Gallup data suggest that this satisfaction-centric strategy is not only an opportunity for differentiation in the marketplace, but also a powerful driver of customer engagement.

Ensure Highly Satisfying Experiences Within Existing Channels

With increased customer expectations and serious competitive and marketplace pressures, banks may feel the need to deliver all services in all channels, especially digital.

But mediocre performance in additional channels will only hurt banks. To engage customers, banks should ensure they are providing highly satisfying customer experiences within existing channels. Then, after taking their time to ensure they achieve flawless service, banks can offer additional channels.

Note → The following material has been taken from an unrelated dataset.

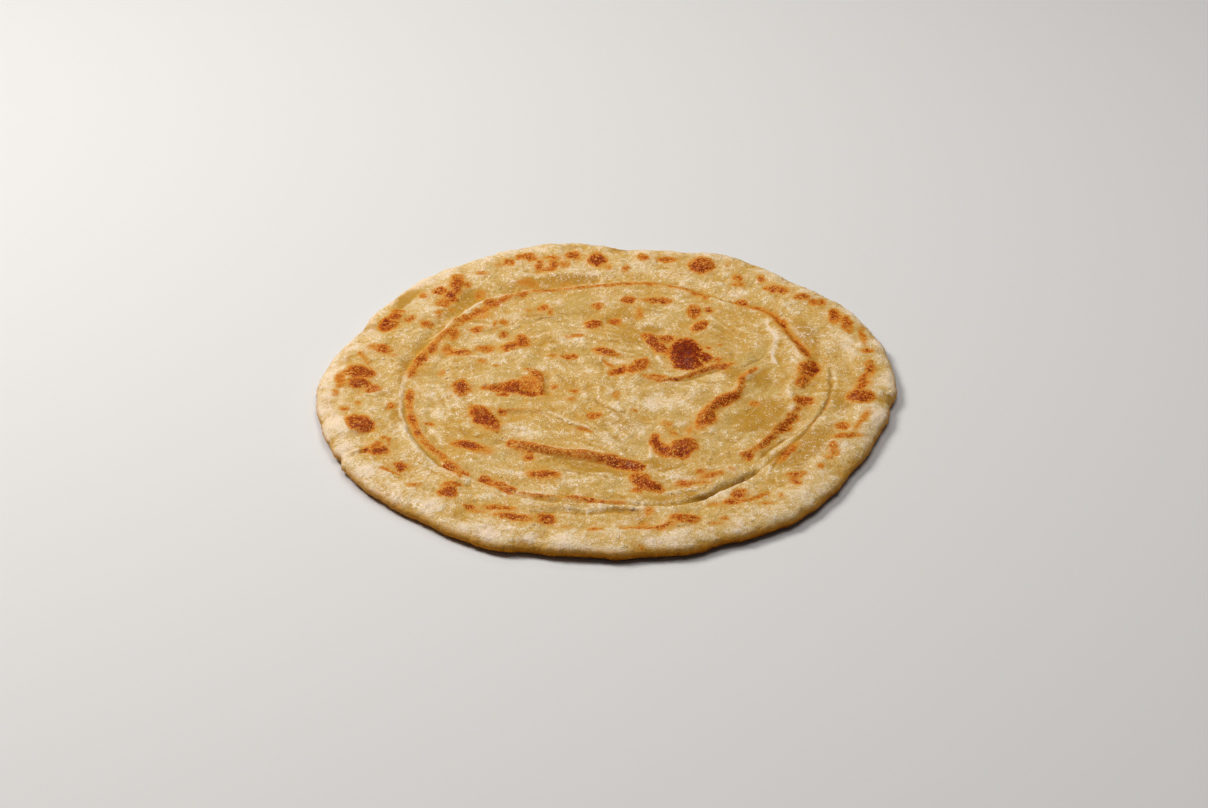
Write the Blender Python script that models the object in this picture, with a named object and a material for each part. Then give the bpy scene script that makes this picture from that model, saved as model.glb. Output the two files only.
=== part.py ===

Simply put, "doing it all" won't provide the competitive edge banks expect -- until they provide flawless service across every channel they offer.

The next article in this series tells banks how to transition customers to digital banking.

Bailey Nelson contributed to this article.

Survey Methods

Results are based on a Gallup Panel web study completed by 6,032 national adults, aged 18 and older, conducted Dec. 29, 2014-Jan. 16, 2015. The sample for this study was weighted to be demographically representative of the U.S. adult population, using the latest Population Survey figures. The Gallup Panel is a probability-based longitudinal panel of U.S. adults whom Gallup selects using random-digit-dial phone interviews that cover landlines and cellphones. Gallup also uses address-based sampling methods to recruit Panel members. The Gallup Panel is not an opt-in panel, and Panel members do not receive incentives for participating. For results based on this sample, the margin of sampling error is ±1.3 percentage points at the 95% confidence level. Margins of error are higher for subsamples. In addition to sampling error, question wording and practical difficulties in conducting surveys can introduce error or bias into the findings of public opinion polls.